Here’s the final implementation of RewriteChildrenInternal. var four = new Four<T>(); allocates space for four Ts in RewriteChildrenInternal’s stack frame. Then, when I call GetSpan, I’m passing in the address of the start of that Four using the ref keyword. GetSpan returns a Span which either points at the start of four or at a chunk taken from the ChunkStack, depending on how many children we need to store.
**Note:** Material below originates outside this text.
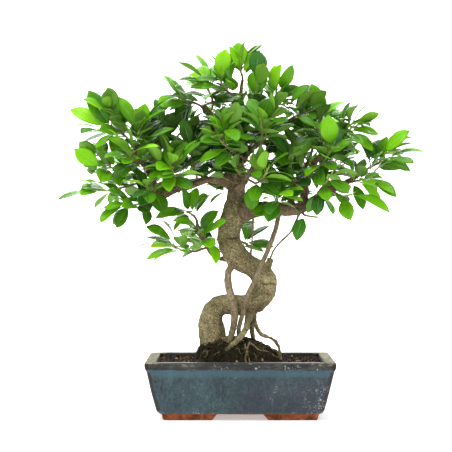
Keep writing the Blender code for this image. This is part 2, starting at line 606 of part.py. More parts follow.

ReleaseSpan returns the Span to the ChunkStack if it came from there, and the KeepAlive call ensures the four isn’t deallocated too early.

private static T RewriteChildrenInternal<T>(
    this T value,
    Func<T, T> transformer,
    ChunkStack<T> chunks
) where T : IRewritable<T>
{
    var count = value.CountChildren();

    var four = new Four<T>();
    var span = GetSpan(count, chunks, ref four);

    value.GetChildren(span);

    for (var i = 0; i < span.Length; i++)
    {
        span[i] = transformer(span[i]);
    }

    var result = value.SetChildren(newChildren);

    ReleaseSpan(span, chunks);
    KeepAlive(ref four);
    return result;
}
private static Span<T> GetSpan<T>(int count, ChunkStack<T> chunks, ref Four<T> four)
{
    if (count == 0)
    {
        return new Span<T>();
    }
    else if (count <= 4)
    {
        return SpanFactory<T>.Create(ref four.First, count);
    }
    else
    {
        return chunks.Allocate(count);
    }
}
private static void ReleaseSpan<T>(Span<T> span, ChunkStack<T> chunks)
{
    if (span.Length > 4)
    {
        chunks.Free(span);
    }
}
[MethodImpl(MethodImplOptions.NoInlining)]
private static void KeepAlive<T>(ref Four<T> four)
{
}

As far as I know, the designers of Span were thinking primarily about applications such as serialisation and parsing — the sort of low-level code you’d find in a high performance web server. But Span also really shines in this high-level library of recursion patterns. Its guarantees about storage proved crucial to the safety of my IRewritable abstraction, but I’m also leaning on its flexibility to implement that abstraction as efficiently as possible.

Sawmill version 3.0 is now available on Nuget, and you can read all of this code in the GitHub repo.